Wednesday, June 4, 2008

Devil gets due with Faustian-Rockies

All through the Colorado Rockies miraculous playoff run last fall, I tried to level my expectations.
I was ready to brace myself for that eventual fall when the national sports cynics said the law of averages would catch up with the Rockies. And even though they were quickly dispatched in the World Series, it didn’t matter. They had come so far. The positives far outweighed the negatives.
Even in February as I dropped down more than $100 for a set of seats to two games of Opening Weekend, I tried to be realistic. There was simply no way the Rockies could repeat the sheer glory of clinching their first pennant on my birthday.
Is it actually possible the Rockies miserable start to the season has defied my lack of expectations? How can someone who expected so little be so utterly disappointed?
This season has been like a bad musical. First, the pit orchestra doesn’t show up and then the lead actress breaks her leg when she falls through the stage apron.

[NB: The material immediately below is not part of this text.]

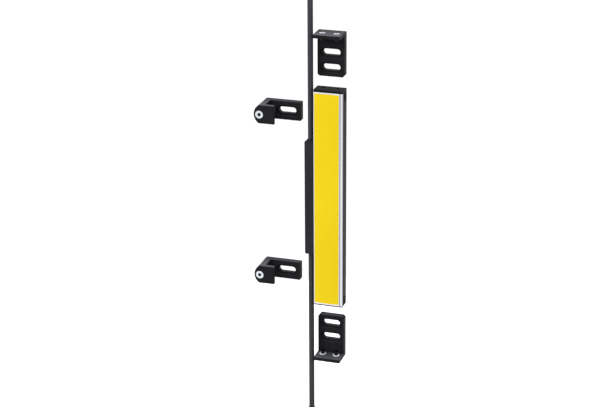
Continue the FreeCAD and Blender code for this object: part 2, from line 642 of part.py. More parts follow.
# Plug end of the lower lead: a nut with an outer thread, a short insert and five pins
down(turned("lower_nut", [(nut_inner, nut_foot), ("nut_radius", nut_foot),
                          ("nut_radius", f"{nut_foot} + nut_length"),
                          ("nut_thread_radius", f"{nut_foot} + nut_length"),
                          ("nut_thread_radius", f"{nut_foot} + nut_length + sleeve_length"),
                          ("sleeve_bore", f"{nut_foot} + nut_length + sleeve_length"),
                          ("sleeve_bore", f"{neck_end} - 1"), (nut_inner, f"{neck_end} - 1")]),
     "collar_top + cable_down")
down(turned("lower_insert", [("0", neck_end), ("insert_radius", neck_end),
                             ("insert_radius", f"{neck_end} + 2"), ("0", f"{neck_end} + 2")]),
     "collar_top + cable_down")
pins = []
for index in range(5):
    angle = index * math.pi / 2
    pin = part_cylinder(f"pin_{index + 1}", "pin_radius", "pin_length")
    reach_x = f"pin_circle * {round(math.cos(angle))}" if index < 4 else "0"
    reach_y = f"pin_circle * {round(math.sin(angle))}" if index < 4 else "0"
    place(pin, f"{reach_x} - block_axis", f"{reach_y} - bar_depth / 2",
          f"-1 * ( collar_top + cable_down + {neck_end} + 2 + pin_length )")
    pins.append(pin)
group("lower_pins", pins)


# End brackets: an L of a flange and a slotted plate, moulded in one piece
def end_bracket(label):
    """A bracket with the flange's inner face at z = 0 and its plate pointing down."""
    bracket = new_body(label)
    side_view = new_sketch(bracket, "YZ_Plane", "-1 * bracket_width / 2")
    outline(side_view, [("-1 * flange_reach", "0"), ("plate_gap", "0"),
                        ("plate_gap", "flange_thick - bracket_height"),
                        ("plate_back", "flange_thick - bracket_height"), ("plate_back", "flange_thick"),
                        ("-1 * flange_reach", "flange_thick")])
    pad(bracket, side_view, "bracket_width")
    top, back = size("flange_thick"), size("plate_back")
    foot = size("flange_thick") - size("bracket_height")
    dress(bracket, "Fillet", "bend_round", lambda m, d: abs(d.x) > 0.9 and near(m.y, back) and near(m.z, top))
    dress(bracket, "Chamfer", "plate_bevel", lambda m, d: abs(d.y) > 0.9 and near(m.z, foot))
    for long_side, short_side, depth in (("slot_length", "slot_width", None),
                                         ("recess_length", "recess_width", "recess_depth")):
        slots = new_sketch(bracket, "XZ_Plane", "-1 * plate_gap")
        for height in ("slot_edge", "slot_edge + slot_pitch"):
            long_hole(slots, "0", f"flange_thick - bracket_height + {height}", long_side, short_side)
        pocket(bracket, slots, depth)
    for radius, depth in (("flange_screw_radius + hole_gap", "flange_thick"),
                          ("flange_head_radius + head_gap", "flange_head_height + head_gap")):
        holes = new_sketch(bracket, "XY_Plane", "flange_thick")
        for sign in ("-1 * ", ""):
            circle(holes, f"{sign}screw_pitch / 2", "-1 * screw_from_back", radius)
        pocket(bracket, holes, depth)
    return bracket


def bracket_screws(label, sign, height, turn):
    """The two screws of a bracket, their heads just under the flange's outer face."""
    screws = []
    for number, side in enumerate(("-1 * ", ""), start=1):
        screw = socket_screw(f"{label}_{number}", "flange_head_radius", "flange_head_height",
                             "flange_screw_radius", "flange_screw_length")
        place(screw, f"{side}screw_pitch / 2 - apart_across", "-1 * screw_from_back",
              f"{sign} * ( {height} + flange_thick - head_gap )", turn)
        screws.append(screw)
    group(label, screws)


for end, sign, stand, turn in (("top", "1", "bar_length / 2 + apart_top", Rotation()),
                               ("bottom", "-1", "bar_length / 2 + apart_bottom", flip)):
    place(end_bracket(end + "_bracket"), "-1 * apart_across", z=f"{sign} * ( {stand} )", turn=turn)
    bracket_screws(end + "_screws", sign, stand, turn)


# Side clamps: a slotted back plate and a jaw that grips the bar's rear edge, drawn together by one screw
def round_ended(sketch, right):
    """A block outline whose left end is a shallow arc."""
    sagitta, tall_half, far = size("web_bulge"), size("clamp_height") / 2, number_of(right)
    tip = Vector(-sagitta, 0, 0)
    arc = sketch.addGeometry(Part.Arc(Vector(0, tall_half, 0), tip, Vector(0, -tall_half, 0)), False)
    low = sketch.addGeometry(Part.LineSegment(Vector(0, -tall_half, 0), Vector(far, -tall_half, 0)), False)
    end = sketch.addGeometry(Part.LineSegment(Vector(far, -tall_half, 0), Vector(far, tall_half, 0)), False)
    high = sketch.addGeometry(Part.LineSegment(Vector(far, tall_half, 0), Vector(0, tall_half, 0)), False)
    sketch.addConstraint(Sketcher.Constraint("Coincident", arc, 2, low, 1))
    sketch.addConstraint(Sketcher.Constraint("Coincident", low, 2, end, 1))
    sketch.addConstraint(Sketcher.Constraint("Coincident", end, 2, high, 1))
    sketch.addConstraint(Sketcher.Constraint("Coincident", high, 2, arc, 1))
    pin_point(sketch, low, 1, "0", "-1 * clamp_height / 2")
    pin_point(sketch, end, 1, right, "-1 * clamp_height / 2")
    pin_point(sketch, end, 2, right, "clamp_height / 2")
    pin_point(sketch, high, 2, "0", "clamp_height / 2")
    index = sketch.addConstraint(Sketcher.Constraint("Radius", arc, number_of("web_bow")))
    bind(sketch, f"Constraints[{index}]", "web_bow")


def side_clamp(name, height, apart):
    """One clamp: plate, jaw, screw and nut, at a height on the bar and a distance off its seat."""
    left = f"clamp_seat - {apart}"
    plate = new_body(name + "_plate")
    face = new_sketch(plate, "XZ_Plane", "-1 * plate_back")
    round_ended(face, "side_plate_length")
    pad(plate, face, "plate_thick")
    far = size("side_plate_length")
    dress(plate, "Fillet", "clamp_round", lambda m, d: abs(d.y) > 0.9 and near(m.x, far))
    for long_side, short_side, depth in (("slot_length", "slot_width", None),
                                         ("recess_length", "recess_width", "recess_depth")):
        slot = new_sketch(plate, "XZ_Plane", "-1 * plate_gap")
        long_hole(slot, "side_slot_centre", "0", long_side, short_side)
        pocket(plate, slot, depth)
    bore = new_sketch(plate, "XZ_Plane", "-1 * plate_gap")
    circle(bore, "clamp_screw_centre", "0", "clamp_screw_radius + hole_gap")
    pocket(plate, bore)
    nut_seat = new_sketch(plate, "XZ_Plane", "-1 * plate_back")
    circle(nut_seat, "clamp_screw_centre", "0", "clamp_nut_radius + hole_gap")
    pocket(plate, nut_seat, "clamp_nut_height", backwards=True)
    place(plate, left, z=height)

    jaw = new_body(name + "_jaw")
    front_view = new_sketch(jaw, "XZ_Plane", "-1 * plate_gap")
    round_ended(front_view, "web_thick + jaw_reach")
    pad(jaw, front_view, "plate_gap + jaw_inner + jaw_thick")
    mouth = new_sketch(jaw, "XY_Plane", "-1 * clamp_height / 2")
    rectangle(mouth, "web_thick", "-1 * jaw_inner", "web_thick + jaw_reach + 1", "plate_gap + 1")
    pocket(jaw, mouth, "clamp_height", backwards=True)
    front_y = -number_of("jaw_inner + jaw_thick")
    tall = size("clamp_height") / 2
    dress(jaw, "Fillet", "clamp_round",
          lambda m, d: near(m.y, front_y) and (abs(d.x) > 0.9 or abs(d.z) > 0.9))
    hole = new_sketch(jaw, "XZ_Plane", "jaw_inner + jaw_thick")
    circle(hole, "clamp_screw_centre", "0", "clamp_screw_radius + hole_gap")
    pocket(jaw, hole)
    sink = new_sketch(jaw, "XZ_Plane", "jaw_inner + jaw_thick")
    circle(sink, "clamp_screw_centre", "0", "clamp_head_radius + hole_gap")
    pocket(jaw, sink, "clamp_head_sink")
    place(jaw, left, z=height)

    proud = "clamp_head_height - clamp_head_sink"
    screw = socket_screw(name + "_screw", "clamp_head_radius", "clamp_head_height", "clamp_screw_radius",
                         f"jaw_inner + jaw_thick + plate_back + {proud}")
    place(screw, f"{left} + clamp_screw_centre", f"-1 * ( jaw_inner + jaw_thick + {proud} )", height,
          Rotation(Vector(1, 0, 0), 90))
    keep(screw, name + "_screw")
    ring = doc.addObject("Part::Prism", name + "_nut_blank")
    ring.Polygon = 6
    bind(ring, "Circumradius", "clamp_nut_radius")
    bind(ring, "Height", "clamp_nut_height")
    nut_bore = part_cylinder(name + "_nut_bore", "clamp_screw_radius", "clamp_nut_height")
    nut = keep(part_cut(name + "_nut", ring, nut_bore), name + "_nut")
    place(nut, f"{left} + clamp_screw_centre", "plate_back", height, Rotation(Vector(1, 0, 0), 90))


side_clamp("upper_clamp", "bar_length / 2 - upper_clamp_from_end", "apart_upper_clamp")
side_clamp("lower_clamp", "lower_clamp_from_end - bar_length / 2", "apart_lower_clamp")

doc.recompute()
failed = [thing.Label for thing in doc.Objects if {"Invalid", "Error"} & set(thing.State)]
failed += [thing.Label for thing in pieces if thing.Shape.isNull() or not thing.Shape.isValid()]
if failed:
    raise RuntimeError("failed: " + ", ".join(failed))
for piece in pieces:
    piece.Shape.exportStep(f"parts/{piece.Label}.step")
print(len(pieces), "pieces written")
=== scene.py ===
import math
import bmesh
import bpy
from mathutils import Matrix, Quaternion, Vector


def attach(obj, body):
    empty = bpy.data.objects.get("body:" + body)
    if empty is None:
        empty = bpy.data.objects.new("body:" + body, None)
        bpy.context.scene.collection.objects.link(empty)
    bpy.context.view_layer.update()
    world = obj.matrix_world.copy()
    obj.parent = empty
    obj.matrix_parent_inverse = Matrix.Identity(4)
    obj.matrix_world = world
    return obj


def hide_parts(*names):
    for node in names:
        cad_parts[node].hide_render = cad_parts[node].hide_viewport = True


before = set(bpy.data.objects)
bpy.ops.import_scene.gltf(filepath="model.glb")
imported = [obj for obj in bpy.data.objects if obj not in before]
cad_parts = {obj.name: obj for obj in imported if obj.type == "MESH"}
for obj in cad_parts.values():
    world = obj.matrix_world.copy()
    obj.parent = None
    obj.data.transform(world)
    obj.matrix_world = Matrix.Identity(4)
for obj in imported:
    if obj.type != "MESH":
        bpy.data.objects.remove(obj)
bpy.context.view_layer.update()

MM = 0.001


# The studio: a white floor a metre below the bar's middle, soft lamps, and the camera in front of the yellow
# face, turned a little to the window's side and looking down on it. Its place was fitted to the photograph.
aim = Vector((-30.6, -15.4, -6.17)) * MM
turn, tilt, distance = math.radians(18.05), math.radians(21.16), 1.8025
roll = math.radians(-0.396)
camera = bpy.data.objects.new("camera", bpy.data.cameras.new("camera"))
bpy.context.scene.collection.objects.link(camera)
camera.location = aim + distance * Vector((math.sin(turn) * math.cos(tilt),
                                           -math.cos(turn) * math.cos(tilt), math.sin(tilt)))
level = (aim - camera.location).to_track_quat("-Z", "Y")
camera.rotation_euler = (level @ Quaternion((0, 0, 1), roll)).to_euler()
camera.data.sensor_width = 36.0
camera.data.lens = 103.2
camera.data.clip_end = 60.0
bpy.context.scene.camera = camera
bpy.context.scene.view_settings.view_transform = "Standard"


class Line:
    """One output socket in a shader tree. Sums on it add Math nodes, and node() adds any other kind."""

    def __init__(self, tree, socket):
        self.tree = tree
        self.socket = socket

    def node(self, kind, settings, values, out=0):
        made = self.tree.nodes.new(kind)
        for name, setting in settings.items():
            setattr(made, name, setting)
        for name, value in values.items():
            if isinstance(value, Line):
                self.tree.links.new(value.socket, made.inputs[name])
            else:
                made.inputs[name].default_value = value
        return Line(self.tree, made.outputs[out] if made.outputs else None)

    def sum(self, operation, first, second):
        return self.node("ShaderNodeMath", {"operation": operation}, {0: first, 1: second})

    def __add__(self, other):
        return self.sum("ADD", self, other)

    def __sub__(self, other):
        return self.sum("SUBTRACT", self, other)

    def __rsub__(self, other):
        return self.sum("SUBTRACT", other, self)

    def __mul__(self, other):
        return self.sum("MULTIPLY", self, other)

    def __truediv__(self, other):
        return self.sum("DIVIDE", self, other)

    def held(self):
        """The value kept between 0 and 1."""
        return self.node("ShaderNodeClamp", {}, {"Value": self})

    def within(self, low, high):
        """0 at low, 1 at high, straight between them and flat outside."""
        return self.node("ShaderNodeMapRange", {}, {"Value": self, "From Min": low, "From Max": high})

    def colours(self, low, high):
        """From one colour to another as the value goes from 0 to 1."""
        return self.mix((*low, 1), (*high, 1))

    def mix(self, low, high):
        """The same from one socket or four-part colour to another."""
        return self.node("ShaderNodeMix", {"data_type": "RGBA"}, {0: self, 6: low, 7: high}, 2)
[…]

The first is inexcusable. The second is just mere bad luck.
Prepare the barrage of rotten tomatoes.
So, it is with the Rockies who got off to a horrible start and now have been decimated by a spate of untimely injuries. I thought I saw the mascot hobbling around on crutches the other night.
Still, I try to wrap my head around what went wrong with the Rockies. Round up the usual suspects, shoddy pitching, lack of clutch hitting and expensive hot dogs (sorry, a personal gripe there).
But this is essentially the same team from a year ago. It is the same team that captivated so much of this state.
And yet it is not. If it hadn’t been for last year’s glimpse of what the baseball season could be, it would simply be another bummer season that we have all came to expect.
In my deliberation, it came to me.
This is also the same team that was once mockingly referred to as “God’s Team,” in a Time magazine article that spotlighted their Christian-like clubhouse atmosphere.
Of course, God, in his gracious mercy, had granted the Rockies only one playoff berth and scant winning seasons.
So, sometime around the middle of September as we all began to turn our attention to the Broncos, the Colorado Rockies, in Faust-like fashion, made a deal with the Devil.
In that story, a downtrodden Faust makes a deal that he will serve the Devil in exchange for experiencing the zenith of human happiness. At that point, the Devil may take his soul.
Retelling that story almost makes me wonder if the gig was up when they made us suffer through that horrible online ticket fiasco.
There is only one hope in the tale of Faust as this inexorable season grinds along.
God intervened at the last moment and the Devil didn’t get Faust’s soul.
Lord help us, or it’s going to be a long, long summer.